For this exercise, return only the lines from the line containing "extrude(amount=nub_thickness)" through the line containing "cad_parts[node].hide_render = cad_parts[node].hide_viewport", both ends included, exactly as they are.

○ ○ ○ ○

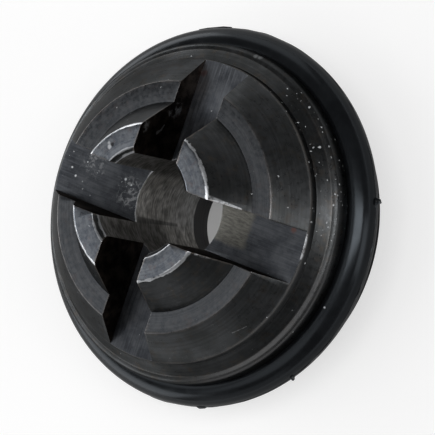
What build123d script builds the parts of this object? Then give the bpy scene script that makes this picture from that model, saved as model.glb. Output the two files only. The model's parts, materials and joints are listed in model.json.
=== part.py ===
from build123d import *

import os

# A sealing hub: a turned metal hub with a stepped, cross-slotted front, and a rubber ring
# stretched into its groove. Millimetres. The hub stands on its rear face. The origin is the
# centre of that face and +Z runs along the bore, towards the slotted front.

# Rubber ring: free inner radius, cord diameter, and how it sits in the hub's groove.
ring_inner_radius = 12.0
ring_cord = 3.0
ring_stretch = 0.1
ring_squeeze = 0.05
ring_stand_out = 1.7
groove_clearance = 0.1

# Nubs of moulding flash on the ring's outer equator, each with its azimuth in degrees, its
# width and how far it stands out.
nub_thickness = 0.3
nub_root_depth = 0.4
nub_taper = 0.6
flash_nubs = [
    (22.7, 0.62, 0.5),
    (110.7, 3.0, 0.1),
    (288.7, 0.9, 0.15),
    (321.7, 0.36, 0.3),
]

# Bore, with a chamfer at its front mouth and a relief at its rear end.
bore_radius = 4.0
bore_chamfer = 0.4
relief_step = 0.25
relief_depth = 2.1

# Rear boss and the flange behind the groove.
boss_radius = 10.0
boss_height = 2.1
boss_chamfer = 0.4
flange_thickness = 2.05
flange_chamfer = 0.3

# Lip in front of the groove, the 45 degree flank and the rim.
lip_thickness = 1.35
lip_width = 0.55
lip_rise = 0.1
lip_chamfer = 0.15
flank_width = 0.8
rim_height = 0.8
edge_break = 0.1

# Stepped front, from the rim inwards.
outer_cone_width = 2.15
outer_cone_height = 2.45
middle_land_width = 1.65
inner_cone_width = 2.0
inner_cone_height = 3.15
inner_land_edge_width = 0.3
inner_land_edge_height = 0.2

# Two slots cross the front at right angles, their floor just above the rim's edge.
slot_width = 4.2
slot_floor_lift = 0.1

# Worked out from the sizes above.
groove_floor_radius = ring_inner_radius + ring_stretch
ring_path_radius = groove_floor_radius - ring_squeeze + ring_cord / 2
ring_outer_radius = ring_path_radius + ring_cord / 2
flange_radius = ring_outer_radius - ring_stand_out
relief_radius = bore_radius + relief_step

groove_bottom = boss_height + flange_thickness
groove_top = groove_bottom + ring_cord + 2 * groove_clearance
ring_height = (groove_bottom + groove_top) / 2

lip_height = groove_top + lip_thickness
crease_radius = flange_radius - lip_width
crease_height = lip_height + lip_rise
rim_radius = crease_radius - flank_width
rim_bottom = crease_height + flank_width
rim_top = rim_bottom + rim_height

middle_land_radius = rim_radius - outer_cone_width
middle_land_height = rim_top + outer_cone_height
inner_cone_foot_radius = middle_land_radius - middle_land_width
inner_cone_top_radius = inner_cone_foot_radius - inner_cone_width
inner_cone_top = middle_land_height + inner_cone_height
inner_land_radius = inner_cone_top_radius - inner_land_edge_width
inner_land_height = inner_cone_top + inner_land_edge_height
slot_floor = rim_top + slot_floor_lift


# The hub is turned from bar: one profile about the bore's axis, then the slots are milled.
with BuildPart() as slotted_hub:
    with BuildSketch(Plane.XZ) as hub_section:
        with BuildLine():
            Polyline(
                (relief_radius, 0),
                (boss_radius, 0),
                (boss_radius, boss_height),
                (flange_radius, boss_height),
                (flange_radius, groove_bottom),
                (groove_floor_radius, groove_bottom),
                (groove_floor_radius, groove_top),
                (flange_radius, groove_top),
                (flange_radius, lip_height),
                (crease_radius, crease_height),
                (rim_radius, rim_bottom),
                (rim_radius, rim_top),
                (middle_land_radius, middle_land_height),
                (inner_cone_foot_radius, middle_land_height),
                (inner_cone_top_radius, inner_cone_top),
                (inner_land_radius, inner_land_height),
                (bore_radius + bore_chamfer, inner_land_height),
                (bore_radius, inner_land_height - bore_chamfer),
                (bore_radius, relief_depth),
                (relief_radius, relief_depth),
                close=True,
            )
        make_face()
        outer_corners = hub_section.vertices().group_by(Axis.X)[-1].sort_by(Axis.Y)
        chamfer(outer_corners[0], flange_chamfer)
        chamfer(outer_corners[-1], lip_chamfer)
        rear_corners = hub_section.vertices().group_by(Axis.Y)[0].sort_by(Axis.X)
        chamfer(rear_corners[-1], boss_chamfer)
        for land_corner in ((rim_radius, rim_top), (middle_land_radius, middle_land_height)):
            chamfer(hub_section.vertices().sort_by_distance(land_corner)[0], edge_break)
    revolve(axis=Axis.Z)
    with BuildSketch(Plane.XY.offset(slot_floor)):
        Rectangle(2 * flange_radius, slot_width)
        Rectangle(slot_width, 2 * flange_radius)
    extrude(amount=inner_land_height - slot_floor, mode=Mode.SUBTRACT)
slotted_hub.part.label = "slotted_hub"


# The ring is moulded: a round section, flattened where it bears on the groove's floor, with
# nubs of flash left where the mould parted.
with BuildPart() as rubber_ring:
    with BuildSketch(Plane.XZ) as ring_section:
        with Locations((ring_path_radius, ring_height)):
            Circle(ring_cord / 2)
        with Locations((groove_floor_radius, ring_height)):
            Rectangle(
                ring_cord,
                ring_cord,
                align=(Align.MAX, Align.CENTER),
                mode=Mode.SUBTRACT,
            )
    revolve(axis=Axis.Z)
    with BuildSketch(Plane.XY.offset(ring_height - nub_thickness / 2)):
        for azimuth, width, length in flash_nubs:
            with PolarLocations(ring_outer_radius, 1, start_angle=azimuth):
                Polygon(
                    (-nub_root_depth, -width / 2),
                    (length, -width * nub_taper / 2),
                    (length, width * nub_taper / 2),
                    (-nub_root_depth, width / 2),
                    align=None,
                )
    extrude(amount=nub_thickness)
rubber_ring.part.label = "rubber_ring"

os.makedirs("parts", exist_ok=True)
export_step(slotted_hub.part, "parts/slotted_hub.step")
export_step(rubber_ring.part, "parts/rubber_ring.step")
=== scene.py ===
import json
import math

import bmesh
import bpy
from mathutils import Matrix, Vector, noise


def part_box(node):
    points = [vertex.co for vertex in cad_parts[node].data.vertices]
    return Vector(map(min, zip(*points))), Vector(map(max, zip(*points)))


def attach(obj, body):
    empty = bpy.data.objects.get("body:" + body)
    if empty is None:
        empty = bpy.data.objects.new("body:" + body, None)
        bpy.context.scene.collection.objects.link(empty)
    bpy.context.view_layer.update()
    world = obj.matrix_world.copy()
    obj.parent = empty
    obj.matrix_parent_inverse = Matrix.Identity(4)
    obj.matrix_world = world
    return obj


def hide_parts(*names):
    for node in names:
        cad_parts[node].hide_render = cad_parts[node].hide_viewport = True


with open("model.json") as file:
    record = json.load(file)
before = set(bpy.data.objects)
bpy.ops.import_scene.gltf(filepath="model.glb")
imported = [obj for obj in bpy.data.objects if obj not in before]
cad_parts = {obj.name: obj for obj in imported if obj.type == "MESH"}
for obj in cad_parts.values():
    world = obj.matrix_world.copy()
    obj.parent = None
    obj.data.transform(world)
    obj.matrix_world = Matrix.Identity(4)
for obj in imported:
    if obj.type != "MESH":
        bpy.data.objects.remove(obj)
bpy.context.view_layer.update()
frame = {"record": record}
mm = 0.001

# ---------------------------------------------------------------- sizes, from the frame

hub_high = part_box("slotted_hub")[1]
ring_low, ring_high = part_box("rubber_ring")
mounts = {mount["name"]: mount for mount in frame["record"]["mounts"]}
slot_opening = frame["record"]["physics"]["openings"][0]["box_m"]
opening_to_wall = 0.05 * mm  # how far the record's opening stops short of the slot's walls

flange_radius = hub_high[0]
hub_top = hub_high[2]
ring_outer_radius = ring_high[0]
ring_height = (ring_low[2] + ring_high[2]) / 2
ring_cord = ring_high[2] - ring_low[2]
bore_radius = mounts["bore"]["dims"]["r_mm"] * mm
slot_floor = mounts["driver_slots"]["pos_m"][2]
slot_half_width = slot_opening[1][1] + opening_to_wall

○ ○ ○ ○

Output -
    extrude(amount=nub_thickness)
rubber_ring.part.label = "rubber_ring"

os.makedirs("parts", exist_ok=True)
export_step(slotted_hub.part, "parts/slotted_hub.step")
export_step(rubber_ring.part, "parts/rubber_ring.step")
=== scene.py ===
import json
import math

import bmesh
import bpy
from mathutils import Matrix, Vector, noise


def part_box(node):
    points = [vertex.co for vertex in cad_parts[node].data.vertices]
    return Vector(map(min, zip(*points))), Vector(map(max, zip(*points)))


def attach(obj, body):
    empty = bpy.data.objects.get("body:" + body)
    if empty is None:
        empty = bpy.data.objects.new("body:" + body, None)
        bpy.context.scene.collection.objects.link(empty)
    bpy.context.view_layer.update()
    world = obj.matrix_world.copy()
    obj.parent = empty
    obj.matrix_parent_inverse = Matrix.Identity(4)
    obj.matrix_world = world
    return obj


def hide_parts(*names):
    for node in names:
        cad_parts[node].hide_render = cad_parts[node].hide_viewport = True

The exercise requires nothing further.